-- Collected material start --

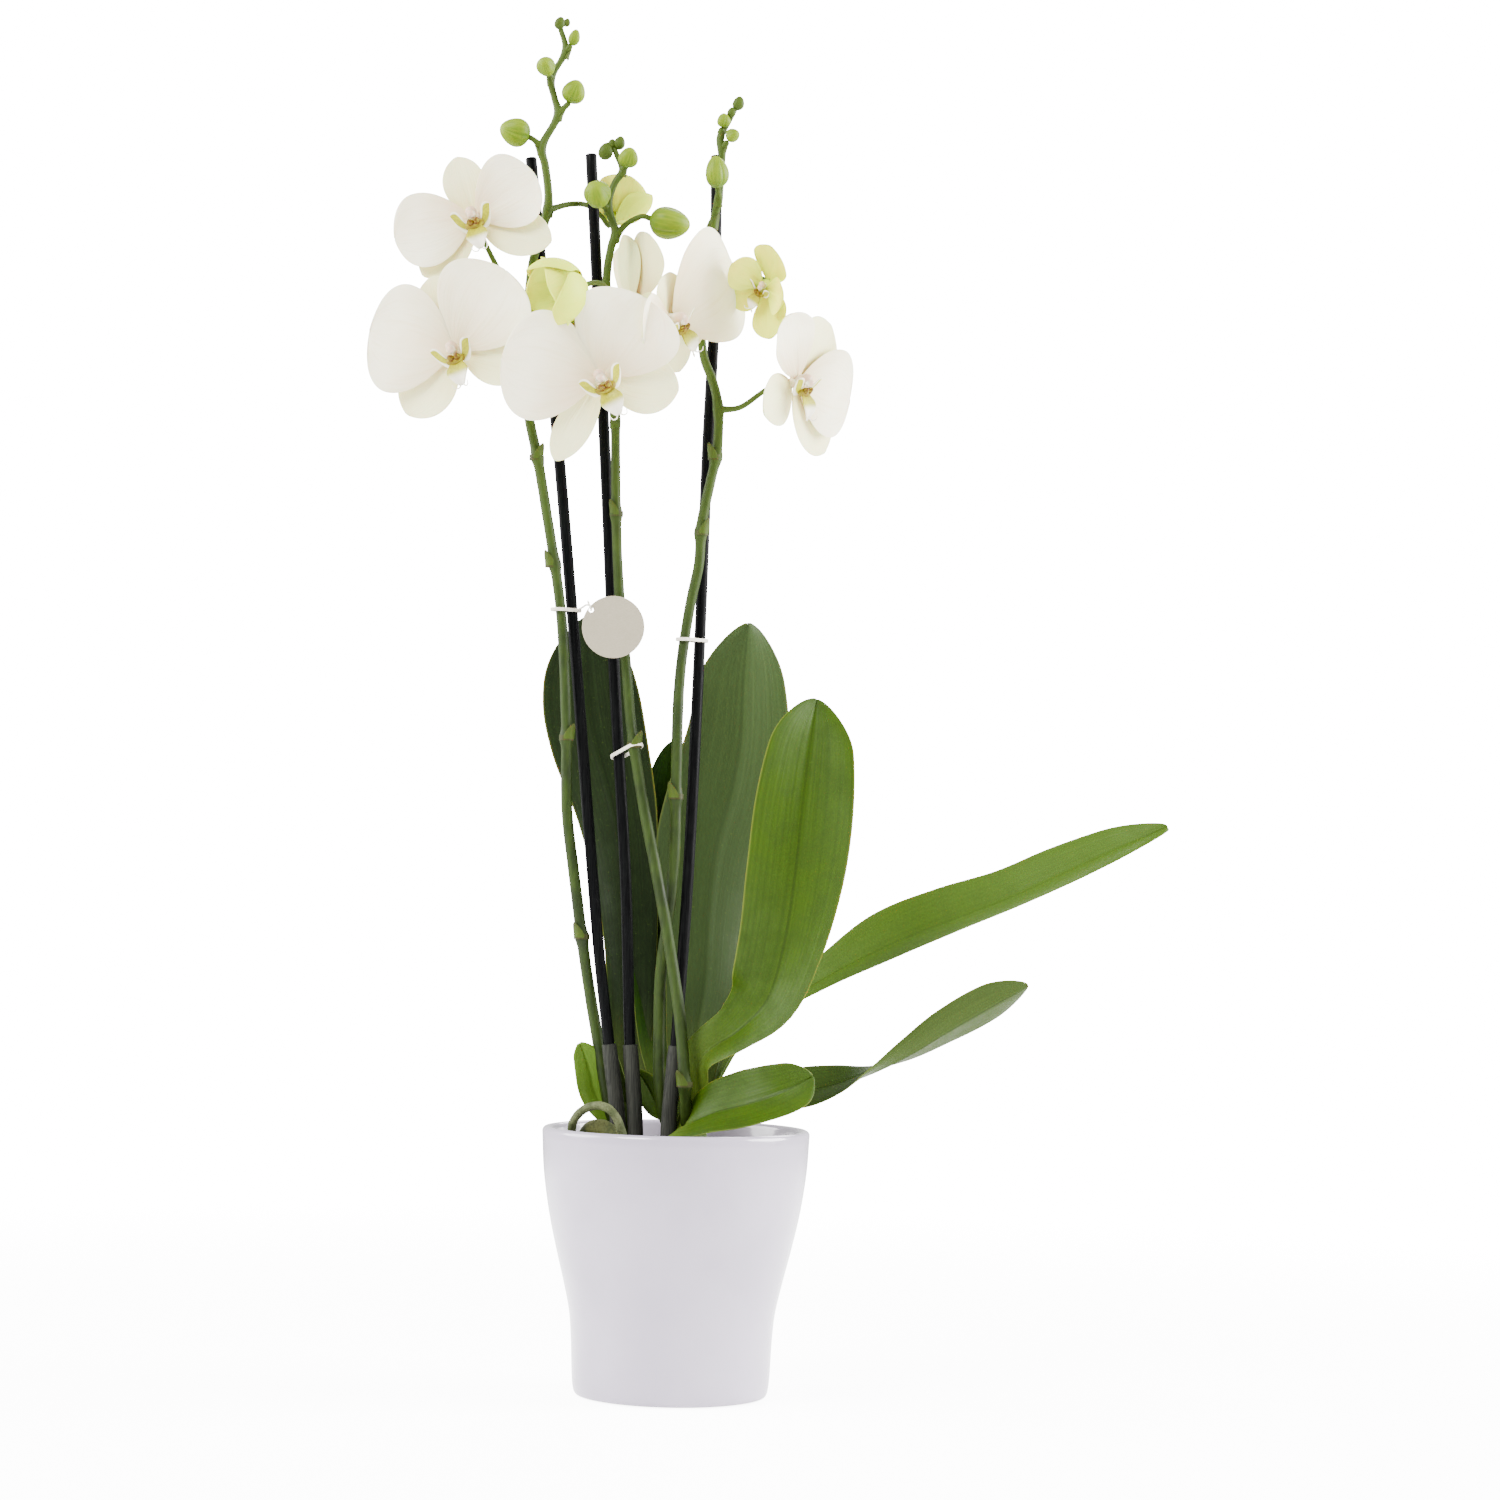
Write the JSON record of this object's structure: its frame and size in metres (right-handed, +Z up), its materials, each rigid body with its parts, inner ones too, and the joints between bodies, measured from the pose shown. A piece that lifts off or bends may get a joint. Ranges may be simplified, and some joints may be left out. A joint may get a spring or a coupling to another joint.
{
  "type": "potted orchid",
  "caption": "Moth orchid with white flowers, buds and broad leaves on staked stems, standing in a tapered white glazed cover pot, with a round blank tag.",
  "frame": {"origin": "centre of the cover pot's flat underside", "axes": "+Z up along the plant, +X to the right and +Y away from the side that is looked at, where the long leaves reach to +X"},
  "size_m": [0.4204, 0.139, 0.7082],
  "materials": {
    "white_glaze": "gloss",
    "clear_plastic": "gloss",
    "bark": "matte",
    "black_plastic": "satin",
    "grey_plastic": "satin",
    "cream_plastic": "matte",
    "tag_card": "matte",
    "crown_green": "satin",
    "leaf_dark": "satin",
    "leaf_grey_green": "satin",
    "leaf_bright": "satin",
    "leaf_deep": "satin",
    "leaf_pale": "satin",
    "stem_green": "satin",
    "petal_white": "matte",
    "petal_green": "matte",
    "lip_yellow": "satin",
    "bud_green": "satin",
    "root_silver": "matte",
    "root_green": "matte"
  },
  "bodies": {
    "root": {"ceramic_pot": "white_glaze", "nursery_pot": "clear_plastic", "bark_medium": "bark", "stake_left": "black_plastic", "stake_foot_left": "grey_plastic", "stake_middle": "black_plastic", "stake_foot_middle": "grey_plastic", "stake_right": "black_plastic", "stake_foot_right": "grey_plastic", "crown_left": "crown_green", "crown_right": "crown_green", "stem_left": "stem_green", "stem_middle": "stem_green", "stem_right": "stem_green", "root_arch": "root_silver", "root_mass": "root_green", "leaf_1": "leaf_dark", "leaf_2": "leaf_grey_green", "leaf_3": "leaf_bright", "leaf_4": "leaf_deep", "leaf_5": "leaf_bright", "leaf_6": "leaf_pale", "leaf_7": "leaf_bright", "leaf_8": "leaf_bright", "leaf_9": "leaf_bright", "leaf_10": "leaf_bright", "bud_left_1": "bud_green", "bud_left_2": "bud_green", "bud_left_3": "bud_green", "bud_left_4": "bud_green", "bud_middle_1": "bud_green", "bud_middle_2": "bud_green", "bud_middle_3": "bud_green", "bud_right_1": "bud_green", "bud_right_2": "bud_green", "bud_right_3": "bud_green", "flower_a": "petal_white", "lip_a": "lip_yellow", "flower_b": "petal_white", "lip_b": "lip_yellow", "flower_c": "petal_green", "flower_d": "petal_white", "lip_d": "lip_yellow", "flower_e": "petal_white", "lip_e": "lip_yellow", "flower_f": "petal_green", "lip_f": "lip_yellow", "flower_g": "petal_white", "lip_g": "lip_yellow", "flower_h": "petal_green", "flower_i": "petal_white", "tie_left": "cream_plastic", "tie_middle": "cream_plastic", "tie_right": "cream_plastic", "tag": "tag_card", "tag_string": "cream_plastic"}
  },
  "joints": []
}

-- Collected material end --

Task description: Nothing should be changed: write out all of the data as is.

The response:
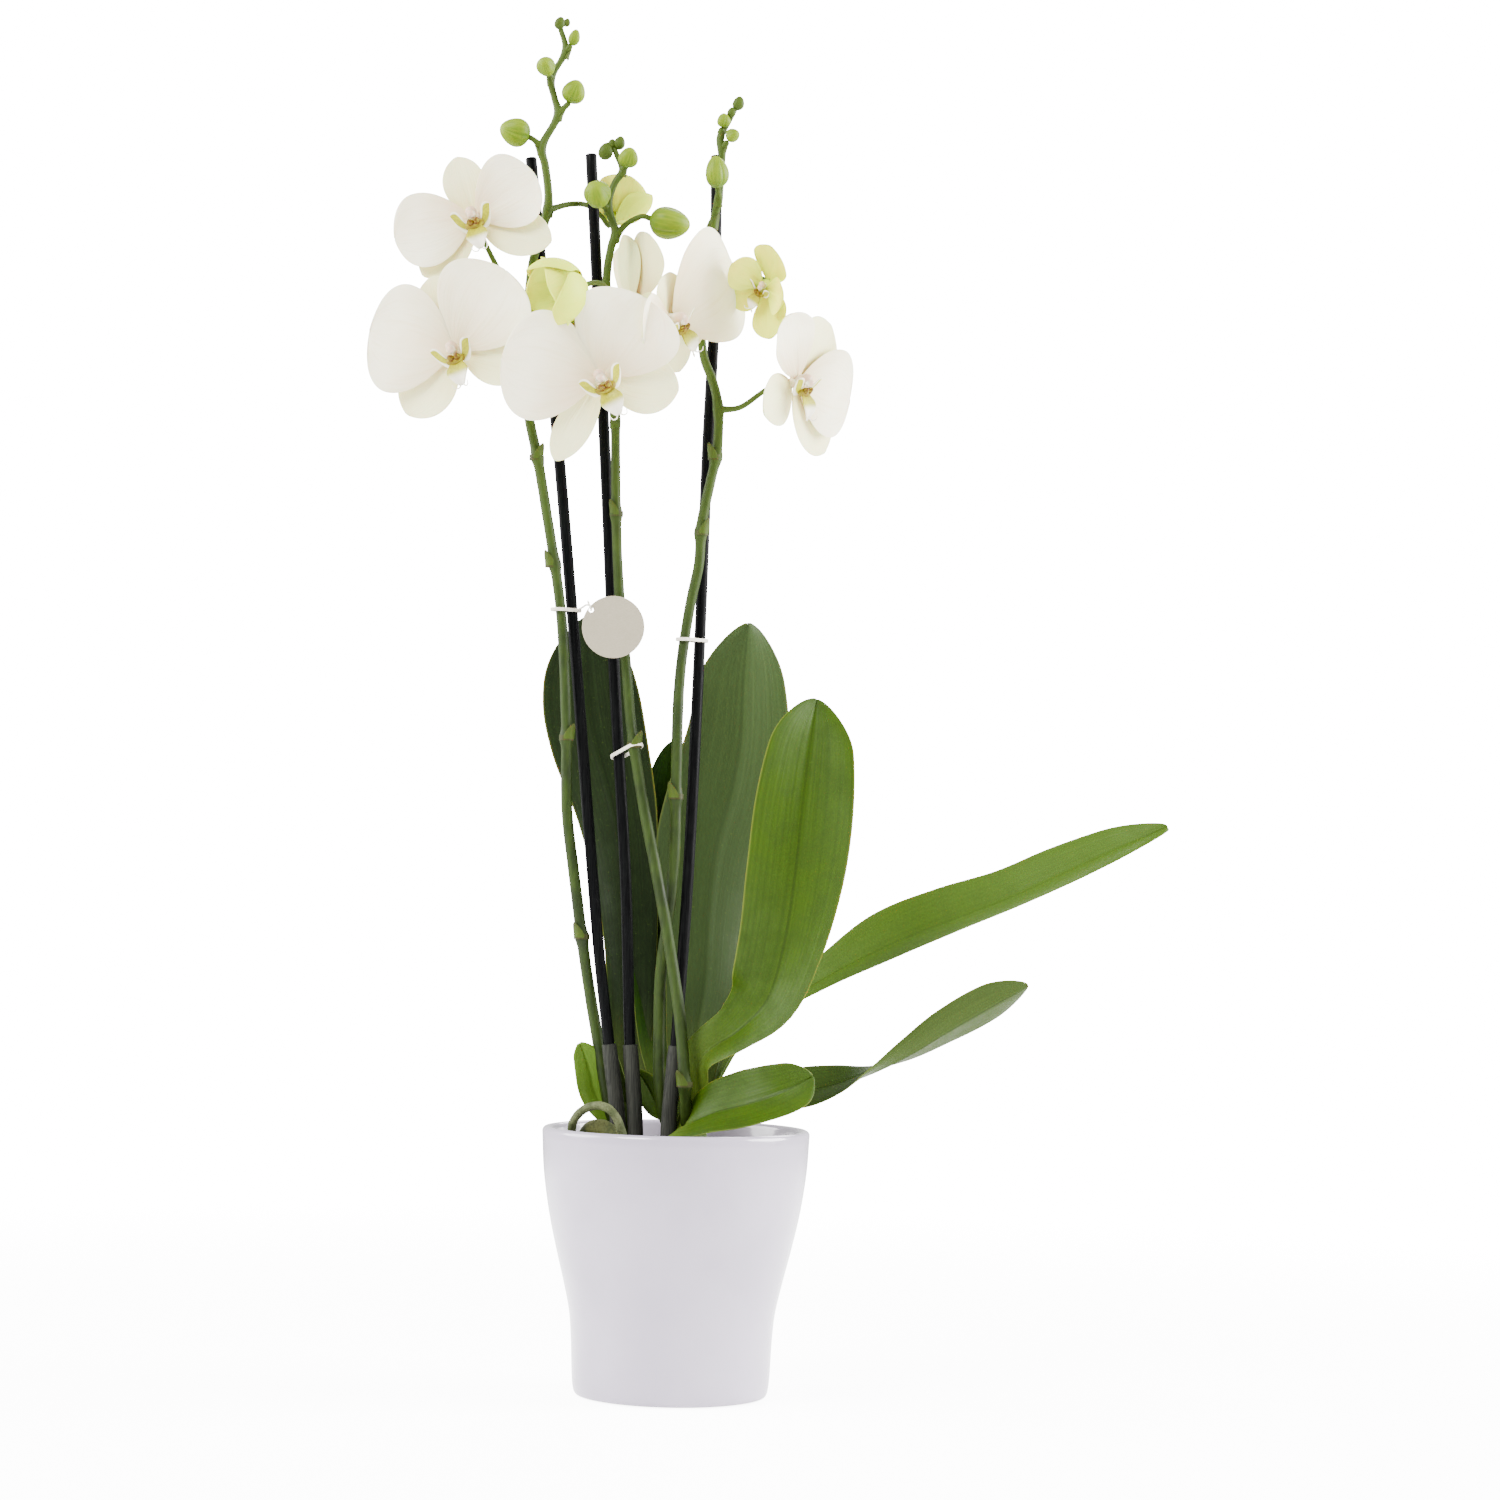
Write the JSON record of this object's structure: its frame and size in metres (right-handed, +Z up), its materials, each rigid body with its parts, inner ones too, and the joints between bodies, measured from the pose shown. A piece that lifts off or bends may get a joint. Ranges may be simplified, and some joints may be left out. A joint may get a spring or a coupling to another joint.
{
  "type": "potted orchid",
  "caption": "Moth orchid with white flowers, buds and broad leaves on staked stems, standing in a tapered white glazed cover pot, with a round blank tag.",
  "frame": {"origin": "centre of the cover pot's flat underside", "axes": "+Z up along the plant, +X to the right and +Y away from the side that is looked at, where the long leaves reach to +X"},
  "size_m": [0.4204, 0.139, 0.7082],
  "materials": {
    "white_glaze": "gloss",
    "clear_plastic": "gloss",
    "bark": "matte",
    "black_plastic": "satin",
    "grey_plastic": "satin",
    "cream_plastic": "matte",
    "tag_card": "matte",
    "crown_green": "satin",
    "leaf_dark": "satin",
    "leaf_grey_green": "satin",
    "leaf_bright": "satin",
    "leaf_deep": "satin",
    "leaf_pale": "satin",
    "stem_green": "satin",
    "petal_white": "matte",
    "petal_green": "matte",
    "lip_yellow": "satin",
    "bud_green": "satin",
    "root_silver": "matte",
    "root_green": "matte"
  },
  "bodies": {
    "root": {"ceramic_pot": "white_glaze", "nursery_pot": "clear_plastic", "bark_medium": "bark", "stake_left": "black_plastic", "stake_foot_left": "grey_plastic", "stake_middle": "black_plastic", "stake_foot_middle": "grey_plastic", "stake_right": "black_plastic", "stake_foot_right": "grey_plastic", "crown_left": "crown_green", "crown_right": "crown_green", "stem_left": "stem_green", "stem_middle": "stem_green", "stem_right": "stem_green", "root_arch": "root_silver", "root_mass": "root_green", "leaf_1": "leaf_dark", "leaf_2": "leaf_grey_green", "leaf_3": "leaf_bright", "leaf_4": "leaf_deep", "leaf_5": "leaf_bright", "leaf_6": "leaf_pale", "leaf_7": "leaf_bright", "leaf_8": "leaf_bright", "leaf_9": "leaf_bright", "leaf_10": "leaf_bright", "bud_left_1": "bud_green", "bud_left_2": "bud_green", "bud_left_3": "bud_green", "bud_left_4": "bud_green", "bud_middle_1": "bud_green", "bud_middle_2": "bud_green", "bud_middle_3": "bud_green", "bud_right_1": "bud_green", "bud_right_2": "bud_green", "bud_right_3": "bud_green", "flower_a": "petal_white", "lip_a": "lip_yellow", "flower_b": "petal_white", "lip_b": "lip_yellow", "flower_c": "petal_green", "flower_d": "petal_white", "lip_d": "lip_yellow", "flower_e": "petal_white", "lip_e": "lip_yellow", "flower_f": "petal_green", "lip_f": "lip_yellow", "flower_g": "petal_white", "lip_g": "lip_yellow", "flower_h": "petal_green", "flower_i": "petal_white", "tie_left": "cream_plastic", "tie_middle": "cream_plastic", "tie_right": "cream_plastic", "tag": "tag_card", "tag_string": "cream_plastic"}
  },
  "joints": []
}